A week later, my friends and family gathered to celebrate her death. It wasn’t really a funeral, they were all so happy she was gone.

They always celebrated when she disappeared. So many times, in the last year and a half she had vanished from my life completely. She always stopped existing in my life because of the pills, she called me a “drug addict” and would leave me, alone, desperate, and depressed until I would stop taking them.

This however, was inarguably more permanent of a disappearance. Everyone spoke to me as if I were in shambles, but I really was fine. In the past I would search for her, I would cry and beg my relatives to tell me where she was. I say this because it did make sense that they all thought I would be destitute with her passing. They spoke to each other in thinly veiled whispers, saying that my apathy was an act, that at any moment I would break down and admit that I was crushed, but of course I never did.

I did however; give a speech for her, standing in a corner, staring at a wall, pretending someone cared enough to listen. I said “There is a connection between twins. We could always sense when the other was in pain, I knew when she had her heart broken the first time, I knew when she wrecked her first car.” One of my favorite lines from my speech was “that connection has not been broken with her passing, she lives on through me and for that I will forever be grateful.”. They pulled me from the corner after that line. It was honestly appalling how little they tried to hide their hatred of her. I guess they must have known how much I really meant that, how similar we really were. Maybe they even comprehended how much that statement was steeped in insanity. The thing I hate about crazy people is that they never admit that they’re crazy. I for one, know that I am not sane. Every day that passed after my sisters’ death I realized with increasingly prevalent urgency, the almost incomprehensible fact that we were intrinsically intertwined.
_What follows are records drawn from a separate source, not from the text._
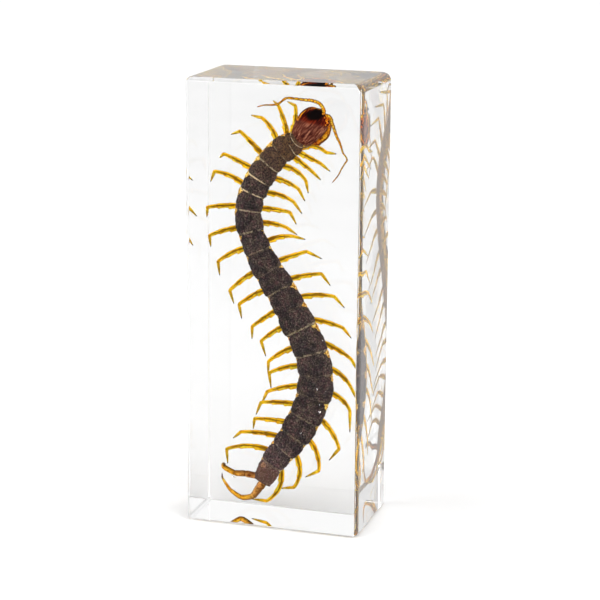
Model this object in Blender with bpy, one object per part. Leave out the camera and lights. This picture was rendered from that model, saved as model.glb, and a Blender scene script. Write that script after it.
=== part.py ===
"""A centipede cast in a clear resin block, standing upright.

Metres, +Z up. The block stands on its base at Z = 0, its wide front faces -Y, and X = Y = 0 is the
middle of the base. The centipede lies with its back to the front face, head up, in the middle plane.
Sizes in the lists are millimetres, given as (x, z) in the middle plane, and MM turns them to metres.
"""

import math

import bpy
import bmesh
import numpy as np

MM = 0.001

# Block
BLOCK_WIDTH = 43.4 * MM
BLOCK_DEPTH = 27.0 * MM
BLOCK_HEIGHT = 110.0 * MM
EDGE_ROUND = 1.0 * MM
EDGE_STEPS = 2
RESIN_INDEX = 1.56

# Fits: between the two halves, and between the animal and its pocket
PARTING_GAP = 0.3 * MM
POCKET_GAP = 0.3 * MM

# Trunk: a smooth line through these points, from the neck to the tail
SPINE = [(3.5, 94.8), (-1.0, 91.8), (-5.4, 86.0), (-8.2, 79.5), (-8.2, 73.5), (-5.0, 65.5), (-0.2, 58.0),
         (3.6, 51.2), (7.3, 44.0), (8.8, 36.5), (7.1, 29.0), (3.1, 21.3), (-1.9, 14.6), (-4.9, 8.9)]
SPINE_STEPS = 16
SPINE_REACH = 0.8

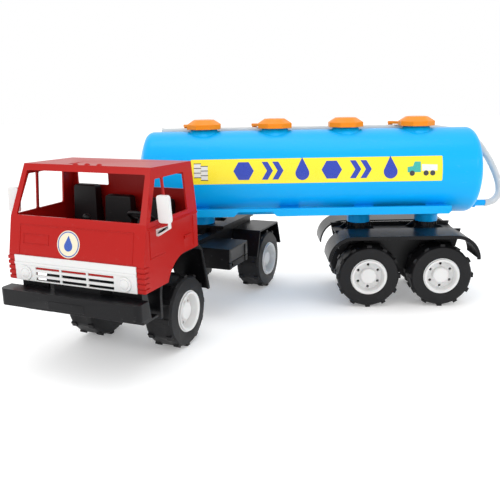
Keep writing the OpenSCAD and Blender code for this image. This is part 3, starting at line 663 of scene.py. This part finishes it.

I was she and she was me. Somehow, together, we composed a singular corporeal entity, yet maintained entirely contrastive personalities. I came fully into this acknowledgment, because when they interrupted my speech to the wall, I smiled. The same sad, dead smile that had marked her face the day she died.

I still take the pills and each time I take them I become more aware of my existence and the lack of hers. I have always perceived reality as existing in layers. I know that to most people she was never alive at all. Yet, to me she was. Everyone I know says I am a better person now that she’s gone. The thing is though that I don’t agree, I think she was better than me, I think that’s part of the reason I hated her so much. It isn’t fair that I get to live, and she must survive only in my hallucinations. Only when I stop taking my medication. So I have decided to do the only thing I can that does justice to her and to everyone else. I hope my passing brings peace to everyone who has been forced to care for me and by default her, our whole life.

I beg of you not to feel sorry for me as you read this. Know that what I am about to do brings me nothing but happiness. I smile now, the smile of a person who is finally free.